**PROBLEM REQUIREMENTS:**
Copy every line from the data below in which the string "hinge" can be found.
--- Start of STORED RECORDS ---
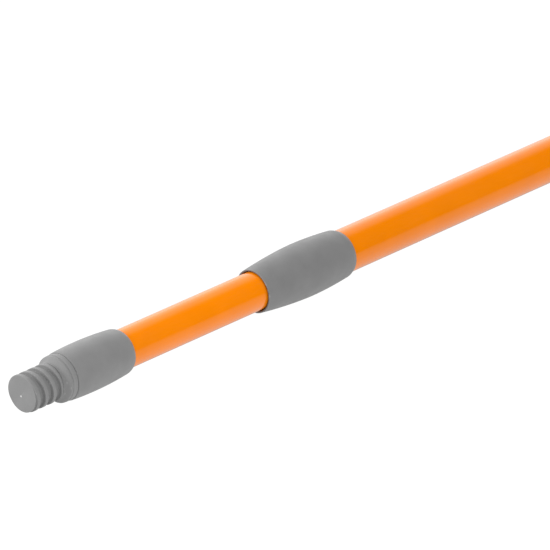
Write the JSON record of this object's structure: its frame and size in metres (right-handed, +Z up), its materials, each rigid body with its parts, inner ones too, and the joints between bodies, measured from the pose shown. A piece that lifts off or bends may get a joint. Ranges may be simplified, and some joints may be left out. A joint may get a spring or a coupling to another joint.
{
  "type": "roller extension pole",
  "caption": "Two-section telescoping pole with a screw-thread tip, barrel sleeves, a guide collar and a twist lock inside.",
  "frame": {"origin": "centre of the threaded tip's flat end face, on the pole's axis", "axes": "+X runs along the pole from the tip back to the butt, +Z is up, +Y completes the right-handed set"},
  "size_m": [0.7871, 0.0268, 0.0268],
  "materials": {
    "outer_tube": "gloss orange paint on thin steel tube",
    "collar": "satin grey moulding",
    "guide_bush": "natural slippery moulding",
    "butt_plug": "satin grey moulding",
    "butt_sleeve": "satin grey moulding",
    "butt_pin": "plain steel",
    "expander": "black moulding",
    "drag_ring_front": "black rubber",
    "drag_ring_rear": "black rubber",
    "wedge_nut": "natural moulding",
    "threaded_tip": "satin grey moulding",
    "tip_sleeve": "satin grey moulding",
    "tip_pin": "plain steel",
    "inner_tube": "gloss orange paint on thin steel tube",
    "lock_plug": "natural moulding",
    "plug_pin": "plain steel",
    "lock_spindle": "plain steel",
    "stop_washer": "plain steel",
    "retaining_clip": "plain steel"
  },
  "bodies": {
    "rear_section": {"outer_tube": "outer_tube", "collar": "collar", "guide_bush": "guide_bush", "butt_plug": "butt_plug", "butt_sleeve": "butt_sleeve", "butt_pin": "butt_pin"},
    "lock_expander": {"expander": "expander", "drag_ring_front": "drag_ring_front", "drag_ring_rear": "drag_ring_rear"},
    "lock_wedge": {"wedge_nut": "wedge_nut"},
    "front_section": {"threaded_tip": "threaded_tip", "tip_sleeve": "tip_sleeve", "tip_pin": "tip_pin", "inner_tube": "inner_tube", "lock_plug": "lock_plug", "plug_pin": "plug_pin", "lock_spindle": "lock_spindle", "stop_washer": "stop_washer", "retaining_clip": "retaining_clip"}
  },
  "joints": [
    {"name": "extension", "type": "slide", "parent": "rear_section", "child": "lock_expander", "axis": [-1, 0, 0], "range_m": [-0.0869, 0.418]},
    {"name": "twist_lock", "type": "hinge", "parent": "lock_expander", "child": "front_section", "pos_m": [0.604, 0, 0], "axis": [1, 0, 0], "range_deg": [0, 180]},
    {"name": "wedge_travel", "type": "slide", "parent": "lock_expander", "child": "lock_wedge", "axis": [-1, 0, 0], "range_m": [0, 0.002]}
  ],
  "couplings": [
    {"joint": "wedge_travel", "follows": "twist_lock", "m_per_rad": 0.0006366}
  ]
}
--- End of STORED RECORDS ---
--- Start of STORED RECORDS ---
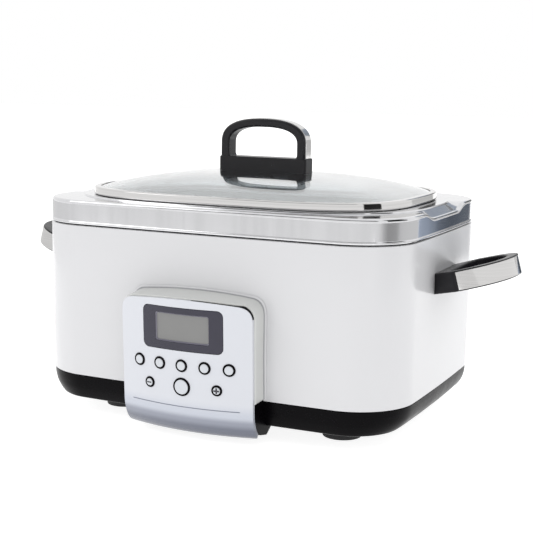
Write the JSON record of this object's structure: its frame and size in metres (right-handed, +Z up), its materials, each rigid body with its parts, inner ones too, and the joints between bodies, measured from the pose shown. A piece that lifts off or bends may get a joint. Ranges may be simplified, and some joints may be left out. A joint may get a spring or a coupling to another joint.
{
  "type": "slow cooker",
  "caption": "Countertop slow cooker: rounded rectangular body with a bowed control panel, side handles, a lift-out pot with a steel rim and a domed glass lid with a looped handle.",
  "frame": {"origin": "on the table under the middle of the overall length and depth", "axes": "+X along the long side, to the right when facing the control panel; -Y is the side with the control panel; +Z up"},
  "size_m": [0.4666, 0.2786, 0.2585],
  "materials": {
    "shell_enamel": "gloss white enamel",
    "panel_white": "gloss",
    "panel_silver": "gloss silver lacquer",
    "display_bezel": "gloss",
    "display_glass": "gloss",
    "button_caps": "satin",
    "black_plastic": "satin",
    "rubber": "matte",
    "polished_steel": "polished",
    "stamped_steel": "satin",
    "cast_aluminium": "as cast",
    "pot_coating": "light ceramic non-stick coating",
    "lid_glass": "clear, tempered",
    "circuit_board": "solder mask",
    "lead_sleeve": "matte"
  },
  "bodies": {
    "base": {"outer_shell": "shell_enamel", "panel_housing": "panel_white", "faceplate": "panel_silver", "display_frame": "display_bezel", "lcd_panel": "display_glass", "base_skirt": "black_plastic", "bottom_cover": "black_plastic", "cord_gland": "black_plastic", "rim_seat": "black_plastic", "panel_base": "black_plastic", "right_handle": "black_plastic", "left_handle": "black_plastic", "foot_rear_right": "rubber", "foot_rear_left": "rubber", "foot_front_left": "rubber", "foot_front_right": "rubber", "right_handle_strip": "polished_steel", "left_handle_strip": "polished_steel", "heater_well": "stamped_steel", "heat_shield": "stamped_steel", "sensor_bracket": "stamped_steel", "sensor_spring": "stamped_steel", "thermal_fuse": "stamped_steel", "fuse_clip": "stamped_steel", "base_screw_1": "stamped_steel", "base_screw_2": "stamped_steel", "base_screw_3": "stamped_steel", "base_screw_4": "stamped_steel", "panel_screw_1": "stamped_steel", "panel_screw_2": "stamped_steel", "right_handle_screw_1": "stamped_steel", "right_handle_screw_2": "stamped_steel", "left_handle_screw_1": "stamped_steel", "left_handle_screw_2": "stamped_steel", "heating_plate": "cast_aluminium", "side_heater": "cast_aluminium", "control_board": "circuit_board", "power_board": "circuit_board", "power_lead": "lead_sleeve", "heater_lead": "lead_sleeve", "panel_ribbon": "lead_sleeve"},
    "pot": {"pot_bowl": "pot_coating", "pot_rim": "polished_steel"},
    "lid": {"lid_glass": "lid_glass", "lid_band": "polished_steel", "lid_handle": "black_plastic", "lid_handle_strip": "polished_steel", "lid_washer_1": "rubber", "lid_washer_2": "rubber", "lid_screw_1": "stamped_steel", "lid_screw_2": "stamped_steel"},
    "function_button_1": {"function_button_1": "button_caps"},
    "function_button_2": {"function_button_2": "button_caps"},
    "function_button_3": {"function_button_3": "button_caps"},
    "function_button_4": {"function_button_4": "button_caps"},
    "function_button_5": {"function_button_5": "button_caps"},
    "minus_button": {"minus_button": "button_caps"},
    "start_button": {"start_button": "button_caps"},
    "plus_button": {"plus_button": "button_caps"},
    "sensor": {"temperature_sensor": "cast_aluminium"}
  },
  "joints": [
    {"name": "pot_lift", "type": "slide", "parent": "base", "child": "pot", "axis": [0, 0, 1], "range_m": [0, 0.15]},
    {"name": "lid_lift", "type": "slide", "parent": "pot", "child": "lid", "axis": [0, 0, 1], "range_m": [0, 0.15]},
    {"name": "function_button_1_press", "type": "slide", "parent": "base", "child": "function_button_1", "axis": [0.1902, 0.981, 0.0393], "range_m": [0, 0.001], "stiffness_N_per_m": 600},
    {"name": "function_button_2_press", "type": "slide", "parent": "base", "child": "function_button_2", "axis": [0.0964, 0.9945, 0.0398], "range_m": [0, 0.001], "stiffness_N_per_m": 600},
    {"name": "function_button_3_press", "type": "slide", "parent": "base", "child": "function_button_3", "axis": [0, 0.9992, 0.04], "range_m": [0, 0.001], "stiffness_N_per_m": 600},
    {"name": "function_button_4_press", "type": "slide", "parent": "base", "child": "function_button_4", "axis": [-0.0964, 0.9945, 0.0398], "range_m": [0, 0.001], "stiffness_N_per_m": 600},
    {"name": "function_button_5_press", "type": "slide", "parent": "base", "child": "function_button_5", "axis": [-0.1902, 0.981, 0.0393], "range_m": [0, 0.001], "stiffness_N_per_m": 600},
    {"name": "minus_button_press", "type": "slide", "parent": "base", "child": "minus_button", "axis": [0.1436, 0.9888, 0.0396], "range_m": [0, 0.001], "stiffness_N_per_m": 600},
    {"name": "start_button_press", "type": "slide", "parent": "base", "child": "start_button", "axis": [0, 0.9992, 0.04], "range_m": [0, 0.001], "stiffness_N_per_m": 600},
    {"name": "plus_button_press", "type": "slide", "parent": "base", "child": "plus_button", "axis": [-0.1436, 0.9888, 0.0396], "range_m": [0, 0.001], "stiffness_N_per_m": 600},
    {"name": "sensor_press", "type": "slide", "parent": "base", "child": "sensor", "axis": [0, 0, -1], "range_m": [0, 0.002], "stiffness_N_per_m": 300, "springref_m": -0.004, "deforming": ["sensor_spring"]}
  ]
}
--- End of STORED RECORDS ---
--- Start of STORED RECORDS ---
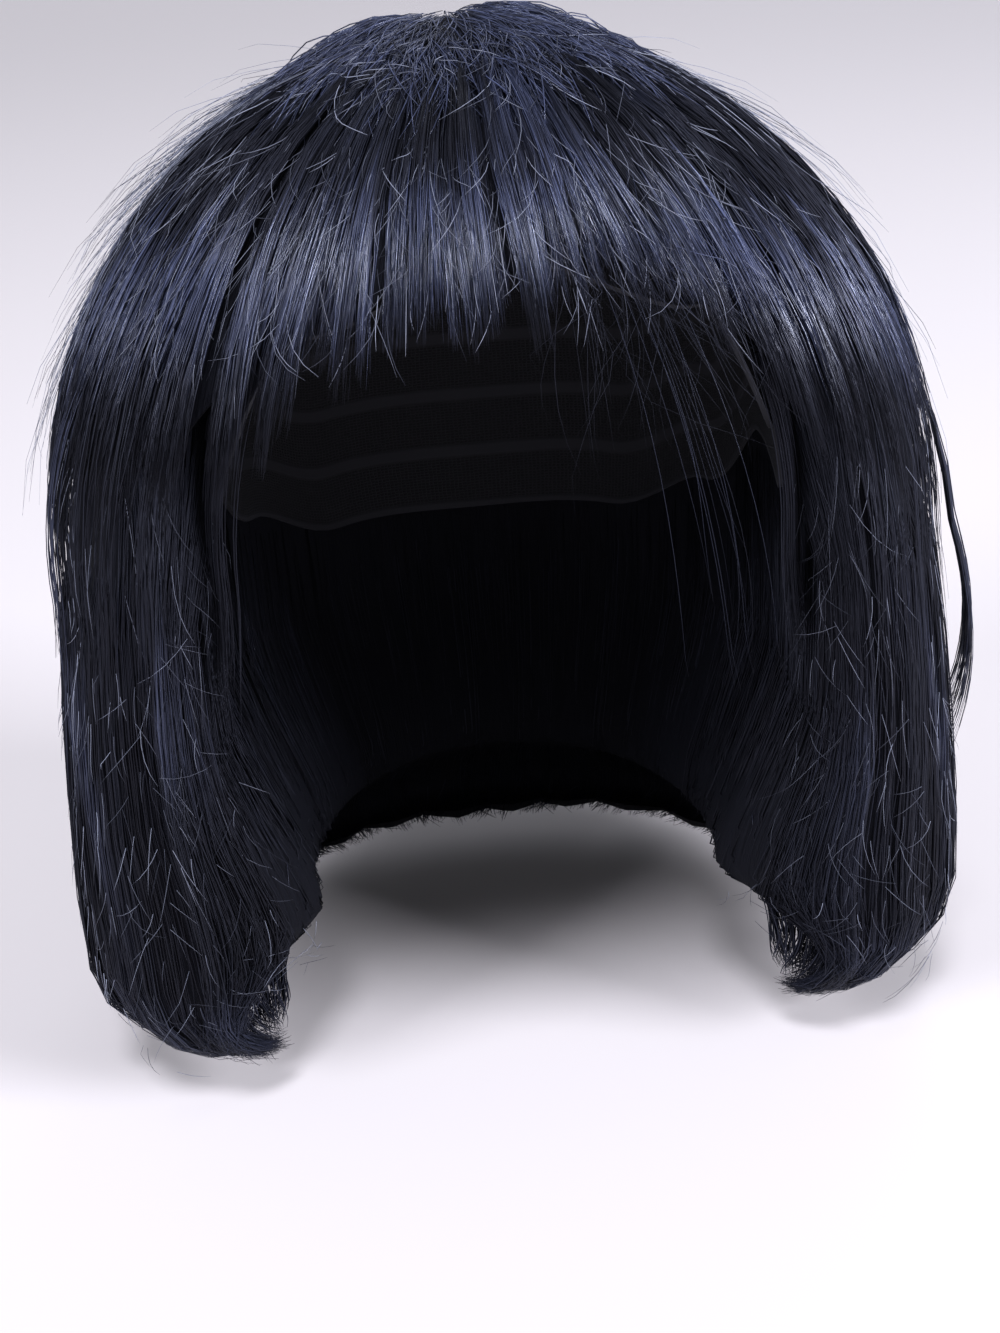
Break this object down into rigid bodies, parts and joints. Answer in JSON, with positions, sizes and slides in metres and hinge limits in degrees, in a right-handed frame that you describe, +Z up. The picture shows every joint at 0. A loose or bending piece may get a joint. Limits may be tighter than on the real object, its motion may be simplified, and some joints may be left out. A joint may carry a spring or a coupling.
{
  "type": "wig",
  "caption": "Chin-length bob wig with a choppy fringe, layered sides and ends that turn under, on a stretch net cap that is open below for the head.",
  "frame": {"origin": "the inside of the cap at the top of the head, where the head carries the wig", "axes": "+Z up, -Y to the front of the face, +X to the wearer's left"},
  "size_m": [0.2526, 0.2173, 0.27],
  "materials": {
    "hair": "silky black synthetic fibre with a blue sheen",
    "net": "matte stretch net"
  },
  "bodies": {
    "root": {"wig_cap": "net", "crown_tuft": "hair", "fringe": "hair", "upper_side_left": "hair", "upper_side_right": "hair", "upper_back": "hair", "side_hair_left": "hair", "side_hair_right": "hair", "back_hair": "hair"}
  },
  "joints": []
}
--- End of STORED RECORDS ---
**CORRECT OUTPUT:**
    {"name": "twist_lock", "type": "hinge", "parent": "lock_expander", "child": "front_section", "pos_m": [0.604, 0, 0], "axis": [1, 0, 0], "range_deg": [0, 180]},
Break this object down into rigid bodies, parts and joints. Answer in JSON, with positions, sizes and slides in metres and hinge limits in degrees, in a right-handed frame that you describe, +Z up. The picture shows every joint at 0. A loose or bending piece may get a joint. Limits may be tighter than on the real object, its motion may be simplified, and some joints may be left out. A joint may carry a spring or a coupling.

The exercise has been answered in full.